The world's biggest platinum miner has spurned Xstrata's advances in the past, and the board appears equally unenthusiastic this time.

But Xstrata chief executive Mick Davis has also timed his move to perfection — with Cynthia Carroll, the Anglo boss, out of favour with investors over a number of expensive acquisitions.

Analysts expect the deal could therefore receive a warmer reception with investors than before, especially if investors heed the example of Rio Tinto.

Rio rejected BHP Billiton's offer last year and shareholders have since paid for the snub with a mega cash call and the failed attempt at a spectacularly unpopular tie-up with Chinalco.

Investec believes a merger would give an 8% boost to earnings for Anglo shareholders this year and next.

Analysts spent the day salivating over the potential cost savings the deal could bring for the new mining titan, but there are likely to be major hurdles to overcome.

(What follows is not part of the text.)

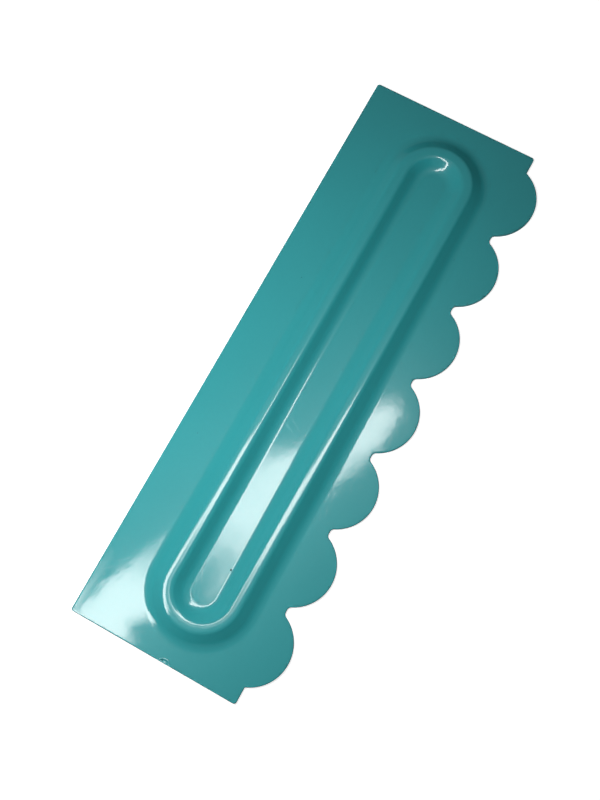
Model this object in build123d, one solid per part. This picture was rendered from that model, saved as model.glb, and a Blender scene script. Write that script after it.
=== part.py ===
from build123d import *
import os
from math import radians, tan

# Icing smoother: one thin plastic moulding. Its straight edge smooths icing, its scalloped edge
# combs it, and a raised oval ring on its upper face is what the fingers hold.
#
# Frame: X runs along the plate, +Y points at the straight edge and -Y at the scallops, +Z is the
# side with the ring. The origin is the middle of the whole outline, on the plane the plate lies on.

# Plate
plate_length = 228.0
overall_width = 76.0
wall = 1.5
corner_radius = 1.0
edge_rounding = 0.3

# Scalloped edge: full rows of equal arcs, with a short flat tab left at each end
scallop_count = 7
scallop_pitch = 31.1
scallop_radius = 15.2
scallop_depth = 9.4
root_radius = 1.6
tab_root_radius = 0.5

# Raised ring, measured over the middle line of its crest. Each flank leaves the plate in a wide
# hollow, climbs at its slope (degrees) and turns over a shoulder on to the narrow crest.
ring_length = 197.6
ring_width = 25.8
ring_height = 3.2
ring_offset = 0.0
crest_width = 1.6
inner_slope = 37
outer_slope = 33
inner_foot_radius = 6.5
outer_foot_radius = 7.2
inner_shoulder_radius = 3.5
outer_shoulder_radius = 2.6

# Trimmed gate: a shallow dish at the middle of one short end
gate_radius = 2.9
gate_depth = 0.2
gate_outset = 1.0

# Overrun of a shape past the face that it cuts or runs into
overrun = 1.0

half_turn = 180

straight_edge_y = overall_width / 2
scallop_tip_y = -overall_width / 2
scallop_base_y = scallop_tip_y + scallop_depth
base_width = overall_width - scallop_depth


def plate_outline():
    """The plate seen from above: a rectangle with a row of scallops along one long side."""
    base = Pos(0, (straight_edge_y + scallop_base_y) / 2) * Rectangle(plate_length, base_width)
    corners = base.vertices()
    outline = base
    row = scallop_pitch * (scallop_count - 1)
    for index in range(scallop_count):
        centre_x = index * scallop_pitch - row / 2
        outline += Pos(centre_x, scallop_tip_y + scallop_radius) * Circle(scallop_radius)
    on_base_line = [v for v in outline.vertices() if abs(v.Y - scallop_base_y) < corner_radius / 2]
    on_base_line.sort(key=lambda v: v.X)
    tab_roots = [on_base_line[1], on_base_line[-2]]
    roots = on_base_line[2:-2]
    outline = fillet(roots, root_radius)
    tab_roots = [nearest_vertex(outline, v) for v in tab_roots]
    outline = fillet(tab_roots, tab_root_radius)
    return fillet([nearest_vertex(outline, v) for v in corners], corner_radius)


def nearest_vertex(shape, place):
    """The vertex of a shape that lies nearest to an older vertex."""
    return min(shape.vertices(), key=lambda v: (Vector(*v) - Vector(*place)).length)


def rounded_plate():
    """The plate with both its outer edges eased, before the ring is raised on it."""
    plate = extrude(plate_outline(), wall)
    rims = plate.edges().group_by(Axis.Z)
    return fillet(rims[0] + rims[-1], edge_rounding)


def ring_section(inset, closing_z):
    """Section of the ring's upper skin moved in by an inset, closed by a flat bottom."""
    foot_z = wall - inset
    crest_z = foot_z + ring_height
    inner = flank(inner_slope, inner_foot_radius, inner_shoulder_radius, inset)
    outer = flank(outer_slope, outer_foot_radius, outer_shoulder_radius, inset)
    outline = Polyline(
        (-inner["reach"], closing_z),
        (-inner["reach"], foot_z),
        (-inner["foot"], foot_z),
        (-inner["crest"], crest_z),
        (outer["crest"], crest_z),
        (outer["foot"], foot_z),
        (outer["reach"], foot_z),
        (outer["reach"], closing_z),
        close=True,
    )
    section = make_face(outline)
    for side, way in ((inner, -1), (outer, 1)):
        foot = Vertex(way * side["foot"], foot_z)
        crest = Vertex(way * side["crest"], crest_z)
        section = fillet(nearest_vertex(section, foot), side["foot_radius"])
        section = fillet(nearest_vertex(section, crest), side["shoulder_radius"])
    return section


def flank(slope, foot_radius, shoulder_radius, inset):
    """Distances from the crest's middle to a flank's corners and to just past its hollow."""
    half_turn_share = tan(radians(slope) / 2)
    crest = crest_width / 2 + (shoulder_radius - inset) * half_turn_share
    foot = crest + ring_height / tan(radians(slope))
    return {
        "crest": crest,
        "foot": foot,
        "reach": foot + (foot_radius + inset) * half_turn_share + overrun,
        "foot_radius": foot_radius + inset,
        "shoulder_radius": shoulder_radius - inset,
    }


def round_the_ring(section):
    """Carry a section, drawn with +X outwards and +Y up, once round the ring."""
    turn_radius = ring_width / 2
    straight = ring_length - ring_width
    pieces = []
    for side in (-1, 1):
        turn_x = side * straight / 2
        start_y = ring_offset - side * turn_radius
        start = Plane((turn_x, start_y, 0), x_dir=(0, -side, 0), z_dir=(-side, 0, 0))
        turn_axis = Axis((turn_x, ring_offset, 0), (0, 0, 1))
        pieces.append(extrude(start * section, straight))
        pieces.append(revolve(start * section, turn_axis, half_turn))
    return Part() + pieces


def gate_mark():
    """The disc that dishes the end of the plate where the gate was trimmed."""
    depth = gate_depth + overrun
    centre = Pos(-plate_length / 2 - gate_outset, ring_offset, wall - gate_depth + depth / 2)
    return centre * Cylinder(gate_radius, depth)


def smoother_blade():
    """The whole moulding, with a groove under the ring that keeps it one wall thick."""
    blade = rounded_plate() + round_the_ring(ring_section(0, 0))
    blade -= round_the_ring(ring_section(wall, -overrun))
    return blade - gate_mark()


os.makedirs("parts", exist_ok=True)
export_step(smoother_blade(), "parts/smoother_blade.step")
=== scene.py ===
from math import cos, pi, radians, sin
from types import SimpleNamespace

import bpy
from mathutils import Matrix, Vector


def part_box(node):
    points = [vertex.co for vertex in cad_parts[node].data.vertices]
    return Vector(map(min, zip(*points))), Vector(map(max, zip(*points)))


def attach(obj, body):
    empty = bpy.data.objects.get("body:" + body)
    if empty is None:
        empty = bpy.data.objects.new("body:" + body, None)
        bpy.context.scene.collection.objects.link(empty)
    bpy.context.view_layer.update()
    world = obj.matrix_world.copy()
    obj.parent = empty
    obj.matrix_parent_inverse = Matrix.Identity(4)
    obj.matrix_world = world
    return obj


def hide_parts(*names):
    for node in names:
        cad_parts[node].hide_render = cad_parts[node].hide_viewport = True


# Icing smoother: one thin teal plastic moulding that lies on a pale floor, ring side up.
# Everything is in metres in the frame of the solid part: X runs along the plate, +Y points at the
# straight edge, -Y at the scallops, and +Z is the side with the ring.

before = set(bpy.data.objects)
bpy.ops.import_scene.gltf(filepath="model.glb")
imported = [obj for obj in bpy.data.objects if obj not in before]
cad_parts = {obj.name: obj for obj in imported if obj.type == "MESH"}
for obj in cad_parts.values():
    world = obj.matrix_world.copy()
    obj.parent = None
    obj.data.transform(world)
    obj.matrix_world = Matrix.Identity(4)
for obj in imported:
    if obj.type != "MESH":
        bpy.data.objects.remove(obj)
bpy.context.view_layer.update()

MM = 0.001
BLADE = "smoother_blade"

# Plate. Its outline fills the solid part's box.
low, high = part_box(BLADE)
plate_length = high.x - low.x
straight_edge_y = high.y
scallop_tip_y = low.y
wall = 1.5 * MM
ring_height = high.z - wall
corner_radius = 1.0 * MM
edge_rounding = 0.3 * MM

# Scalloped edge
scallop_count = 7
scallop_pitch = 31.1 * MM
scallop_radius = 15.2 * MM
scallop_depth = 9.4 * MM
root_radius = 1.6 * MM
tab_root_radius = 0.5 * MM

# Raised ring: the middle line of its crest, then the section across it. The crest falls a little
# from its middle to both sides.
ring_length = 197.6 * MM
ring_width = 25.8 * MM
crest_width = 1.6 * MM
inner_crest_fall = radians(2.2)
outer_crest_fall = radians(0.6)
crest_crown_radius = 14.0 * MM
inner_slope = radians(37)
outer_slope = radians(33)
inner_foot_radius = 6.5 * MM
outer_foot_radius = 7.2 * MM
inner_shoulder_radius = 3.5 * MM
outer_shoulder_radius = 2.6 * MM

# Gate mark: a shallow dish with raised beads in it, cut by one short end
gate_radius = 2.9 * MM
gate_depth = 0.2 * MM
gate_outset = 1.0 * MM
gate_bead_height = 0.12 * MM
gate_bead_pitch = 1.3 * MM

# How finely curves are divided
scallop_points = 97
small_arc_points = 15
ring_turn_points = 220
ring_run_spacing = 4.0 * MM
section_bend_points = 12
rim_bend_points = 4
gate_points = 96
gate_fill_rings = 28
flat_margin = 0.3 * MM
weld_distance = 0.002 * MM
crease_angle = radians(28)


class Number:
    """A value inside a node tree that can be written in sums."""

    def __init__(self, nodes, socket):
        self.nodes = nodes
        self.socket = socket

    def __add__(self, other):
        return self.nodes.math("ADD", self, other)

    def __radd__(self, other):
        return self.nodes.math("ADD", other, self)

    def __sub__(self, other):
        return self.nodes.math("SUBTRACT", self, other)

    def __rsub__(self, other):
        return self.nodes.math("SUBTRACT", other, self)

    def __mul__(self, other):
        return self.nodes.math("MULTIPLY", self, other)

    def __rmul__(self, other):
        return self.nodes.math("MULTIPLY", other, self)

    def __truediv__(self, other):
        return self.nodes.math("DIVIDE", self, other)

    def __rtruediv__(self, other):
        return self.nodes.math("DIVIDE", other, self)

    def __neg__(self):
        return self.nodes.math("MULTIPLY", self, -1.0)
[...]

Anglo's shares soared 89½ to 1712p but Xstrata and Lonmin lost out. Talk in the City is that Xstrata will be forced to ditch its near-25% stake in Lonmin if the deal goes ahead.

This pushed the platinum miner's shares 86p lower at 1164p while Xstrata gave up 23.5p to 657.5p. Traders said that some investors were switching out of Xstrata to move into Anglo.

Royal Dutch Shell joined it on the losers' list amid renewed concerns for its Nigerian operations.

The oil titan said yesterday that its offshore oil platforms in the eastern part of the Niger Delta had been attacked three times by militants in only 24 hours.

Its A shares dropped 56p to 1535p and the B shares lost 49p to 1559p.

The falling cost of crude sent the rest of the sector lower.

BP was down 19p at 478p and BG Group was off 53p at 1013p.